In the listing that follows, count each line containing the string "dimensions" and report only the count.

═════ Entries supplied ═════

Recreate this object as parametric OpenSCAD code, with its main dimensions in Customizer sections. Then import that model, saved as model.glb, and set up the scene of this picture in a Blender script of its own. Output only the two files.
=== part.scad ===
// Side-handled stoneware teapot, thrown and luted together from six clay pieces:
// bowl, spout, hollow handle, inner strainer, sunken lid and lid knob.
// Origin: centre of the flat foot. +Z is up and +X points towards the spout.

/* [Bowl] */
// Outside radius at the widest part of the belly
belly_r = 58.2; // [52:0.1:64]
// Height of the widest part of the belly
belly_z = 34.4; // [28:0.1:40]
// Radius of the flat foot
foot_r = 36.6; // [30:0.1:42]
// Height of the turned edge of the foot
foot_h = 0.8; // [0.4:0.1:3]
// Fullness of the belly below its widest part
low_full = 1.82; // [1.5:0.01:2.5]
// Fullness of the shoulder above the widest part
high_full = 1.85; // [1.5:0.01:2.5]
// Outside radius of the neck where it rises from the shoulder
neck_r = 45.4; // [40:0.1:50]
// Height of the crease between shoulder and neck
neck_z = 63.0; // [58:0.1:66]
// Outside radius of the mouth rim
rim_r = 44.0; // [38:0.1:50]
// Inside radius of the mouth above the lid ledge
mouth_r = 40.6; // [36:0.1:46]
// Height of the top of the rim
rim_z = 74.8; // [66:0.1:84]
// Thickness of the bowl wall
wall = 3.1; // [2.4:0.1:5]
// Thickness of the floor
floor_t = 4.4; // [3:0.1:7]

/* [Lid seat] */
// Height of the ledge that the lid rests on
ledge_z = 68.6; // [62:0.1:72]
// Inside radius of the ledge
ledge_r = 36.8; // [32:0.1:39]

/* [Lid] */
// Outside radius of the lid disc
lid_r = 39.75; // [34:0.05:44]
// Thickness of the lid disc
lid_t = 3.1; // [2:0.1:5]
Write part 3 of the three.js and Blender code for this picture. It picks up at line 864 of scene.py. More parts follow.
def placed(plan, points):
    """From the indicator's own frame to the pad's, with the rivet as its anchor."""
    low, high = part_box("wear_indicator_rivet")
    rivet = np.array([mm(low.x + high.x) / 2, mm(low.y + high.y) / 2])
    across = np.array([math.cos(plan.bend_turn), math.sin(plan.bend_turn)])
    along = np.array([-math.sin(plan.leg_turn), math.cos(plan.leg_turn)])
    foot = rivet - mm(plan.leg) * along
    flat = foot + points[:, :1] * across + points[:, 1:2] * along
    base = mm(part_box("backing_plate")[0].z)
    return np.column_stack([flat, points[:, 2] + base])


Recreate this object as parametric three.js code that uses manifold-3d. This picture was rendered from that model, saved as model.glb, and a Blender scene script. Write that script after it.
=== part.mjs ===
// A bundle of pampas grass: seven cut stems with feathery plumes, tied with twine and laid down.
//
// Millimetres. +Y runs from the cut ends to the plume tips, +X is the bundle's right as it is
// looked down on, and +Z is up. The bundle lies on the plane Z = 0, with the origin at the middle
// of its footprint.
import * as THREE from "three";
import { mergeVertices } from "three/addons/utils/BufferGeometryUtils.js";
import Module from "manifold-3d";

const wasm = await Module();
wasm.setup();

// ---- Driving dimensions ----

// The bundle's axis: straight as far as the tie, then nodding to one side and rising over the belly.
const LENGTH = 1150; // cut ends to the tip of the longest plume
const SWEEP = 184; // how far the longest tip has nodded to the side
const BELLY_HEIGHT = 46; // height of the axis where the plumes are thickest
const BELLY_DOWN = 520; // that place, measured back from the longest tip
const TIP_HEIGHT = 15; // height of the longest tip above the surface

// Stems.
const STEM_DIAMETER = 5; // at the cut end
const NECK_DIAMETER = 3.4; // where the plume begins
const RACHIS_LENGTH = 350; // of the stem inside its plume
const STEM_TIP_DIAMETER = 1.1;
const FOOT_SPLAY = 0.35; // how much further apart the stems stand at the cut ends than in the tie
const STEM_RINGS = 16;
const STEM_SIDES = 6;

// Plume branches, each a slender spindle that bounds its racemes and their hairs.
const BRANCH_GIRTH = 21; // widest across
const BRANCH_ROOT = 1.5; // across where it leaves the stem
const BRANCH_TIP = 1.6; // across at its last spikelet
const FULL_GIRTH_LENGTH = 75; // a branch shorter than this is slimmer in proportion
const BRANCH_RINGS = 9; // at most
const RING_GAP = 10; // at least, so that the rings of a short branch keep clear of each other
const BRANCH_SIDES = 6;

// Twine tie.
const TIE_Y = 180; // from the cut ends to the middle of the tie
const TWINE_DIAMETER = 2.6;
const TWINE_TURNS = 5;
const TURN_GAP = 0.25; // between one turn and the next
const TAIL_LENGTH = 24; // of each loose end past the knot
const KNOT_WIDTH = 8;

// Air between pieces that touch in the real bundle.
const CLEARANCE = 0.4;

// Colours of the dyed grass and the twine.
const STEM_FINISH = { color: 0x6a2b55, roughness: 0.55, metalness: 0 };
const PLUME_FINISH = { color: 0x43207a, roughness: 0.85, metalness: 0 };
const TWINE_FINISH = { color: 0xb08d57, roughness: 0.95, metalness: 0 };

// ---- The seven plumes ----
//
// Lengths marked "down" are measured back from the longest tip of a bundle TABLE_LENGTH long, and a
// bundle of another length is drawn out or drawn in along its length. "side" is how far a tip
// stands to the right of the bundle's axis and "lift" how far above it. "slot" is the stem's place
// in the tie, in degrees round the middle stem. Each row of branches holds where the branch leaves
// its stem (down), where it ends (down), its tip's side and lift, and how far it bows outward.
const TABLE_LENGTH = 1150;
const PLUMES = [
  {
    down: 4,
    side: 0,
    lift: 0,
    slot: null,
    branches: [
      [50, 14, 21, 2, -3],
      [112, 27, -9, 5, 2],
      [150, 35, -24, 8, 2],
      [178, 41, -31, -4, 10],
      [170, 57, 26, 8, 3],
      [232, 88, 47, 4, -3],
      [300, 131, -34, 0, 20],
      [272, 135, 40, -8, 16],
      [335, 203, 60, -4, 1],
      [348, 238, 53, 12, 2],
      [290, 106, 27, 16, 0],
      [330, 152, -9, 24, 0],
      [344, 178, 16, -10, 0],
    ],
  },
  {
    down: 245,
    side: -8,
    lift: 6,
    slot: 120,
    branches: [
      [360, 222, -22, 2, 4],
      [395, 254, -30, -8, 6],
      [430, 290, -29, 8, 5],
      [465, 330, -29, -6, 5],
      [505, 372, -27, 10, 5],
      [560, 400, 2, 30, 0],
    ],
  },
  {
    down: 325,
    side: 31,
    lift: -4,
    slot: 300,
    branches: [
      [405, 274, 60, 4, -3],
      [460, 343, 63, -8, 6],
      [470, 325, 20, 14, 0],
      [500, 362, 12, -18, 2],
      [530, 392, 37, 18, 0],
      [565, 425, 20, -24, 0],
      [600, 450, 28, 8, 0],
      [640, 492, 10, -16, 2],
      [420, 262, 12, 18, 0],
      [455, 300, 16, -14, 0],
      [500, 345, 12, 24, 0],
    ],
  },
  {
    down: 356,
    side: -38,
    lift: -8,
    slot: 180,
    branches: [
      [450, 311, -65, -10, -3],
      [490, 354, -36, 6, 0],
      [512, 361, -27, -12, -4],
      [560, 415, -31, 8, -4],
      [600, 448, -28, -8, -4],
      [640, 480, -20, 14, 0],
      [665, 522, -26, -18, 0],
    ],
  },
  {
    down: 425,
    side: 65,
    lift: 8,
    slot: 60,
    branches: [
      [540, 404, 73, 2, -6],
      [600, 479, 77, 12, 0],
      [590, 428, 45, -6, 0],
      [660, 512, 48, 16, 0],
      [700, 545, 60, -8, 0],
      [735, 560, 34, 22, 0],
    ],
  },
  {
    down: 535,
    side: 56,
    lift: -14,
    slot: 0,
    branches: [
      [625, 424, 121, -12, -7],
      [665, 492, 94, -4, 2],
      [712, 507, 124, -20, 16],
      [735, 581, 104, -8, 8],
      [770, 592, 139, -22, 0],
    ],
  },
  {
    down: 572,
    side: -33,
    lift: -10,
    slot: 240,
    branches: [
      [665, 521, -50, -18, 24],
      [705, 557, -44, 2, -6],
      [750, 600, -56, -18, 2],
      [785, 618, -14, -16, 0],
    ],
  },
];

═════

**Task output**
2